What you will do → Print, without altering anything, the lines from the one that holds "add_channel()" to the one that holds "obj.data.transform(world)", inclusive. No other lines belong in the output.

Recorded data →
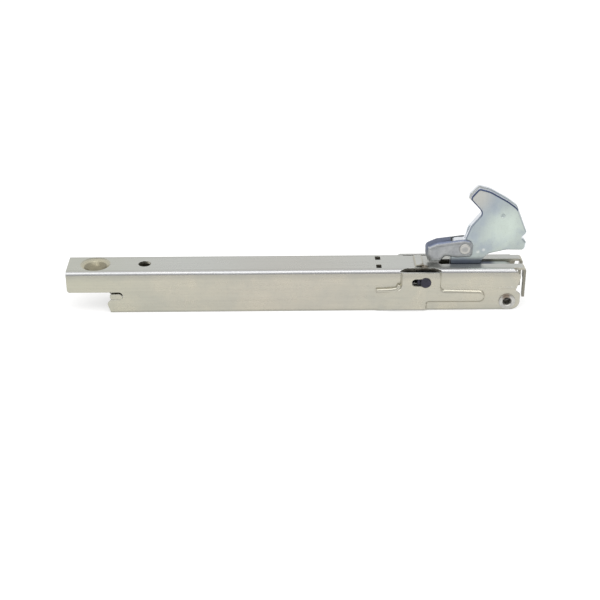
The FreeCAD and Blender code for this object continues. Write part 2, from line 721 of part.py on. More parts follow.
def add_drag_link():
    """The folded strap that pulls the spring: pinched at the spring, boxed, forked at the claw."""
    body = new_body("drag_link")
    plan = outline(body, "link_plan", "XY_Plane", [
        ("strap_end", "0 - strap_thick / 2"),
        ("link_box_start - pinch_length", "0 - strap_thick / 2", "3"),
        ("link_box_start", "0 - link_half", "3"),
        ("crank_place", "0 - link_half"),
        ("crank_place", "link_half"),
        ("link_box_start", "link_half", "3"),
        ("link_box_start - pinch_length", "strap_thick / 2", "3"),
        ("strap_end", "strap_thick / 2"),
    ], "link_low")
    pad(body, "bar_stock", plan, "link_high - link_low")
    lobe = outline(body, "fork_view", "XZ_Plane", [
        ("crank_place - fork_half - 6", "link_low"),
        ("crank_place + fork_half", "link_low"),
        ("crank_place + fork_half", "fork_high", "fork_half - 0.3"),
        ("crank_place - fork_half", "fork_high", "fork_half - 0.3"),
        ("crank_place - fork_half - 6", "link_high"),
    ])
    pad(body, "fork_lobes", lobe, "link_width", both=True)
    inside = outline(body, "link_inside", "XY_Plane", [
        ("link_box_start - pinch_length + 2", "0 - 0.05"),
        ("link_box_start + link_sheet", "0 - link_inner"),
        ("channel_length", "0 - link_inner"),
        ("channel_length", "link_inner"),
        ("link_box_start + link_sheet", "link_inner"),
        ("link_box_start - pinch_length + 2", "0.05"),
    ], "link_low + link_sheet")
    pocket(body, "trough", inside, "fork_high", reverse=True)
    mouth = outline(body, "fork_mouth_view", "XY_Plane",
                    box_corners("link_web_end", "channel_length", "0 - link_inner", "link_inner"))
    pocket(body, "fork_mouth", mouth, reverse=True)
    below = outline(body, "fork_relief_view", "XZ_Plane", [
        ("link_web_end + 2", "link_low - 1"),
        ("link_web_end + 2", "link_low"),
        ("fork_clear_start", "fork_low", "6"),
        ("channel_length", "fork_low"),
        ("channel_length", "link_low - 1"),
    ])
    pocket(body, "fork_relief", below, both=True)
    strap = outline(body, "strap_trim_view", "XZ_Plane", [
        ("strap_end - 1", "link_low - 1"),
        ("link_box_start - pinch_length / 2", "link_low - 1"),
        ("link_box_start - pinch_length", "link_low + strap_trim"),
        ("strap_end", "link_low + strap_trim", "1.8"),
        ("strap_end", "link_high - strap_trim", "1.8"),
        ("link_box_start - pinch_length", "link_high - strap_trim"),
        ("link_box_start - pinch_length / 2", "link_high + 1"),
        ("strap_end - 1", "link_high + 1"),
    ])
    pocket(body, "strap_trim_cut", strap, both=True)
    slot = outline(body, "crank_slot_view", "XZ_Plane", [
        ("crank_place - slot_half", "crank_height - slot_half", "slot_half - 0.02"),
        ("crank_place + slot_half", "crank_height - slot_half", "slot_half - 0.02"),
        ("crank_place + slot_half", "crank_height + crank_rise + slot_half", "slot_half - 0.02"),
        ("crank_place - slot_half", "crank_height + crank_rise + slot_half", "slot_half - 0.02"),
    ])
    pocket(body, "crank_slot", slot, both=True)
    holes = circles(body, "link_holes_view", "XZ_Plane", [
        ("axle_place", "axle_height", "axle_radius"),
        ("strap_hole_place", "(link_low + link_high) / 2", "strap_hole"),
    ])
    pocket(body, "link_holes", holes, both=True)
    return body


def add_anchor_bar():
    """The flat cross bar that holds the spring's tail hook in the notches of both walls."""
    body = new_body("anchor_bar")
    section = outline(body, "bar_section", "XZ_Plane", [
        ("bar_start", "bar_low", "bar_thick / 2 - 0.01"),
        ("bar_start + bar_width", "bar_low", "bar_thick / 2 - 0.01"),
        ("bar_start + bar_width", "bar_low + bar_thick", "bar_thick / 2 - 0.01"),
        ("bar_start", "bar_low + bar_thick", "bar_thick / 2 - 0.01"),
    ])
    pad(body, "bar", section, "channel_width", both=True)
    return body


def add_pivot():
    """The tubular rivet at the claw's pivot, with a spacer sleeve each side of the link's fork."""
    outer = "half_width + pivot_head_thick"
    bore_end = "(%s) - pivot_bore_depth" % outer
    turned("pivot_rivet", "pivot_place", "pivot_height", [
        ("0", "0 - (%s)" % bore_end),
        ("pivot_bore", "0 - (%s)" % bore_end),
        ("pivot_bore", "0 - (%s) + 0.6" % outer),
        ("pivot_bore + 0.9", "0 - (%s)" % outer),
        ("pivot_head - 0.5", "0 - (%s)" % outer),
        ("pivot_head", "0 - half_width - 0.3"),
        ("pivot_head", "0 - half_width"),
        ("pivot_shank", "0 - half_width"),
        ("pivot_shank", "half_width"),
        ("pivot_head", "half_width"),
        ("pivot_head", "half_width + 0.3"),
        ("pivot_head - 0.5", outer),
        ("pivot_bore + 0.9", outer),
        ("pivot_bore", "(%s) - 0.6" % outer),
        ("pivot_bore", bore_end),
        ("0", bore_end),
    ])
    for side, sign in (("front", "0 - "), ("rear", "")):
        turned("pivot_sleeve_" + side, "pivot_place", "pivot_height", [
            ("pivot_shank + run_fit", sign + "sleeve_start"),
            ("sleeve_radius", sign + "sleeve_start"),
            ("sleeve_radius", sign + "inner_half"),
            ("pivot_shank + run_fit", sign + "inner_half"),
        ])


def add_guide():
    """The shouldered pin across the bulged walls, its two clips and the roller on it."""
    end = "bulge_half + guide_proud"
    clip_end = "bulge_inner - run_fit"
    clip_start = "(%s) - clip_thick" % clip_end
    shoulder = "(%s) - 0.4" % clip_start
    turned("guide_pin", "guide_place", "guide_height", [
        ("0", "0 - (%s)" % end),
        ("guide_end - 0.5", "0 - (%s)" % end),
        ("guide_end", "0 - (%s) + 0.4" % end),
        ("guide_end", "0 - (%s)" % shoulder),
        ("guide_radius", "0 - (%s)" % shoulder),
        ("guide_radius", shoulder),
        ("guide_end", shoulder),
        ("guide_end", "(%s) - 0.4" % end),
        ("guide_end - 0.5", end),
        ("0", end),
    ])
    for side, sign in (("front", "0 - "), ("rear", "")):
        turned("guide_clip_" + side, "guide_place", "guide_height", [
            ("guide_end + run_fit", sign + "(%s)" % clip_start),
            ("clip_radius", sign + "(%s)" % clip_start),
            ("clip_radius", sign + "(%s)" % clip_end),
            ("guide_end + run_fit", sign + "(%s)" % clip_end),
        ])
    turned("cam_roller", "guide_place", "guide_height", [
        ("guide_radius + run_fit", "0 - link_half"),
        ("roller_radius - 0.3", "0 - link_half"),
        ("roller_radius", "0 - link_half + 0.3"),
        ("roller_radius", "link_half - 0.3"),
        ("roller_radius - 0.3", "link_half"),
        ("guide_radius + run_fit", "link_half"),
    ])


def add_friction_stack():
    """The collared axle across the link, with two conical washers, rim to rim, on each side."""
    end = "disc_end + axle_head_thick"
    turned("disc_axle", "axle_place", "axle_height", [
        ("0", "0 - (%s)" % end),
        ("axle_head", "0 - (%s)" % end),
        ("axle_head", "0 - disc_end"),
        ("axle_radius", "0 - disc_end"),
        ("axle_radius", "0 - disc_start"),
        ("axle_collar", "0 - disc_start"),
        ("axle_collar", "0 - link_half"),
        ("axle_radius", "0 - link_half"),
        ("axle_radius", "link_half"),
        ("axle_collar", "link_half"),
        ("axle_collar", "disc_start"),
        ("axle_radius", "disc_start"),
        ("axle_radius", "disc_end"),
        ("axle_head", "disc_end"),
        ("axle_head", end),
        ("0", end),
    ])
    for side, sign in (("front", "0 - "), ("rear", "")):
        for layer, hub, rim, step in (
            ("inner", "disc_start", "disc_start + washer_cone", "washer_thick"),
            ("outer", "disc_end - washer_thick", "disc_middle", "washer_thick"),
        ):
            turned("friction_washer_%s_%s" % (side, layer), "axle_place", "axle_height", [
                ("axle_radius + run_fit", sign + "(%s)" % hub),
                ("washer_radius", sign + "(%s)" % rim),
                ("washer_radius", sign + "(%s + %s)" % (rim, step)),
                ("axle_radius + run_fit", sign + "(%s + %s)" % (hub, step)),
            ])


def add_claw_pins():
    """The pin from the claw's crank to the link's fork, and the rivet that carries the latch."""
    for label, along, up, shank, head, reach, thick in (
        ("link_pin", "crank_place", "crank_height", "link_pin_radius", "link_pin_head",
         "link_half + gap", "link_pin_head_thick"),
        ("latch_rivet", "latch_pivot_place", "latch_pivot_height", "latch_rivet_radius",
         "latch_rivet_head", "latch_outer + run_fit", "latch_rivet_head_thick"),
    ):
        far = "(%s) + %s" % (reach, thick)
        turned(label, along, up, [
            ("0", "0 - (%s)" % far),
            (head + " - 0.4", "0 - (%s)" % far),
            (head, "0 - (%s) + 0.3" % far),
            (head, "0 - (%s)" % reach),
            (shank, "0 - (%s)" % reach),
            (shank, reach),
            (head, reach),
            (head, "(%s) - 0.3" % far),
            (head + " - 0.4", far),
            ("0", far),
        ])


def wire_run(points, radius):
    """A round wire through points, with a ball at each inner joint."""
    pieces = []
    for a, b in zip(points, points[1:]):
        pieces.append(Part.makeCylinder(radius, (b - a).Length, a, b - a))
    for point in points[1:-1]:
        pieces.append(Part.makeSphere(radius, point))
    return pieces


def arc_points(centre, first, second, radius, start, stop, count):
    """Points on an arc in the plane of two unit vectors, angles in degrees."""
    points = []
    for i in range(count + 1):
        angle = math.radians(start + (stop - start) * i / count)
        points.append(centre + first * (radius * math.cos(angle))
                      + second * (radius * math.sin(angle)))
    return points


def add_tension_spring():
    """The tension spring: a helix about X, a tail hook round the bar, a nose hook in the strap."""
    wire = number("wire_radius")
    mean = number("coil_radius")
    height = number("coil_height")
    start = number("coil_start")
    turns = number("coil_count")
    pitch = number("coil_pitch")
    ex, ey, ez = (FreeCAD.Vector(*v) for v in ((1, 0, 0), (0, 1, 0), (0, 0, 1)))
    helix = Part.makeHelix(pitch, pitch * turns, mean)
    section = Part.Wire([Part.makeCircle(wire, FreeCAD.Vector(mean, 0, 0), ey)])
    coil = Part.Wire(helix.Edges).makePipeShell([section], True, True)
    coil.rotate(FreeCAD.Vector(), ey, 90)
    coil.translate(FreeCAD.Vector(start, 0, height))
    coil_first = FreeCAD.Vector(start, 0, height - mean)
    coil_last = FreeCAD.Vector(start + pitch * turns, 0, height - mean)
    bar = FreeCAD.Vector(number("bar_start + bar_thick / 2"), 0, number("bar_middle"))
    hook = number("bar_thick / 2 + wire_radius + run_fit * 2")
    tail = arc_points(bar, ez, ex, hook, 180, 360, 10)
    tail_path = [coil_first, FreeCAD.Vector(start - 4, 0, tail[0].z)] + tail
    tail_path.append(tail[-1] + ex * number("bar_width - bar_thick"))
    hole = FreeCAD.Vector(number("strap_hole_place"), 0, number("(link_low + link_high) / 2"))
    side = number("strap_thick / 2 + wire_radius + gap")
    nose_path = [
        coil_last,
        coil_last + FreeCAD.Vector(4, side, 1.2),
        FreeCAD.Vector(hole.x - 2 * wire, side, hole.z),
        FreeCAD.Vector(hole.x - 0.6 * wire, side - 0.4 * wire, hole.z),
        FreeCAD.Vector(hole.x, side - 1.6 * wire, hole.z),
        FreeCAD.Vector(hole.x, -side, hole.z),
    ]
    balls = [Part.makeSphere(wire, coil_first), Part.makeSphere(wire, coil_last)]
    whole = coil.multiFuse(wire_run(tail_path, wire) + wire_run(nose_path, wire) + balls)
    spring = doc.addObject("Part::Feature", "tension_spring")
    spring.Label = "tension_spring"
    spring.Shape = whole.Solids[0] if len(whole.Solids) == 1 else whole
    spring.Placement = FreeCAD.Placement(FreeCAD.Vector(-number("middle"), 0, 0),
                                         FreeCAD.Rotation())
    return spring


def check_and_write():
    """Stops on any failed object or bad solid, then writes one file for each piece."""
    doc.recompute()
    failed = [o.Label for o in doc.Objects if "Invalid" in o.State or "Error" in o.State]
    if failed:
        raise RuntimeError("failed objects: " + ", ".join(failed))
    os.makedirs("parts", exist_ok=True)
    pieces = [o for o in doc.Objects if o.TypeId in ("PartDesign::Body", "Part::Feature")]
    wrong = [piece.Label for piece in pieces if piece.Shape.isNull()
             or not piece.Shape.isValid() or len(piece.Shape.Solids) != 1]
    if wrong:
        raise RuntimeError("not one valid solid: " + ", ".join(wrong))
    for piece in pieces:
        piece.Shape.exportStep("parts/%s.step" % piece.Label)
        box = piece.Shape.BoundBox
        print("%-30s %8.1f mm3  x %7.2f %7.2f  y %6.2f %6.2f  z %6.2f %6.2f" % (
            piece.Label, piece.Shape.Volume, box.XMin, box.XMax, box.YMin, box.YMax,
            box.ZMin, box.ZMax))


add_channel()
add_claw()
add_latch()
add_drag_link()
add_anchor_bar()
add_pivot()
add_guide()
add_friction_stack()
add_claw_pins()
add_tension_spring()
check_and_write()
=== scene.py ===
# %% [markdown]
# # An oven door hinge in folded steel
# The object is a long folded channel with a hook plate, called the claw, at one end. A small
# folded saddle, the latch, sits on the claw's arm, and a long spring lies inside the channel. The
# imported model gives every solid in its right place, so this lesson only has to give each one a
# smooth surface and a finish that is worth looking at.

import json
import math

import bmesh
import bpy
import numpy as np
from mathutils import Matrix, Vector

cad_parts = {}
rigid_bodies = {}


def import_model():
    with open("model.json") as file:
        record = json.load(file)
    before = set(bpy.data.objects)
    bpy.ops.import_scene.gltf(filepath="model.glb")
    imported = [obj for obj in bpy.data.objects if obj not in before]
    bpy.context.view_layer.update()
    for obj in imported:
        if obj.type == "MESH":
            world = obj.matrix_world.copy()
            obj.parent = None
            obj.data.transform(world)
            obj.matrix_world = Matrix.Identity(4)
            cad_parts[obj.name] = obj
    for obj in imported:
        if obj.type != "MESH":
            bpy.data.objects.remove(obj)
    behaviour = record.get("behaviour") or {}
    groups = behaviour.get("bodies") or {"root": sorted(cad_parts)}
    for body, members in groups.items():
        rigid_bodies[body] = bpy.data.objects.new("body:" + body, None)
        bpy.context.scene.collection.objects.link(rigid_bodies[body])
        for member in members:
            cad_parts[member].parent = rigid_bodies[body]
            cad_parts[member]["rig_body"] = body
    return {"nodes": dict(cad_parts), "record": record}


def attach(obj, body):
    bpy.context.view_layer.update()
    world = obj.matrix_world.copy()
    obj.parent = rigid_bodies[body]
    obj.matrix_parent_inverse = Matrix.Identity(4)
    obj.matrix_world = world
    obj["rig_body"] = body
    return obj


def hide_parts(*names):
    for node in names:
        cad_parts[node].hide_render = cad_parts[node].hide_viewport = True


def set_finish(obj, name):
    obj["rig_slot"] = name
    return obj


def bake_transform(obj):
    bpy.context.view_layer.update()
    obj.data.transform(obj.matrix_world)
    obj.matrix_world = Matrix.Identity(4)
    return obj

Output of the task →
add_channel()
add_claw()
add_latch()
add_drag_link()
add_anchor_bar()
add_pivot()
add_guide()
add_friction_stack()
add_claw_pins()
add_tension_spring()
check_and_write()
=== scene.py ===
# %% [markdown]
# # An oven door hinge in folded steel
# The object is a long folded channel with a hook plate, called the claw, at one end. A small
# folded saddle, the latch, sits on the claw's arm, and a long spring lies inside the channel. The
# imported model gives every solid in its right place, so this lesson only has to give each one a
# smooth surface and a finish that is worth looking at.

import json
import math

import bmesh
import bpy
import numpy as np
from mathutils import Matrix, Vector

cad_parts = {}
rigid_bodies = {}


def import_model():
    with open("model.json") as file:
        record = json.load(file)
    before = set(bpy.data.objects)
    bpy.ops.import_scene.gltf(filepath="model.glb")
    imported = [obj for obj in bpy.data.objects if obj not in before]
    bpy.context.view_layer.update()
    for obj in imported:
        if obj.type == "MESH":
            world = obj.matrix_world.copy()
            obj.parent = None
            obj.data.transform(world)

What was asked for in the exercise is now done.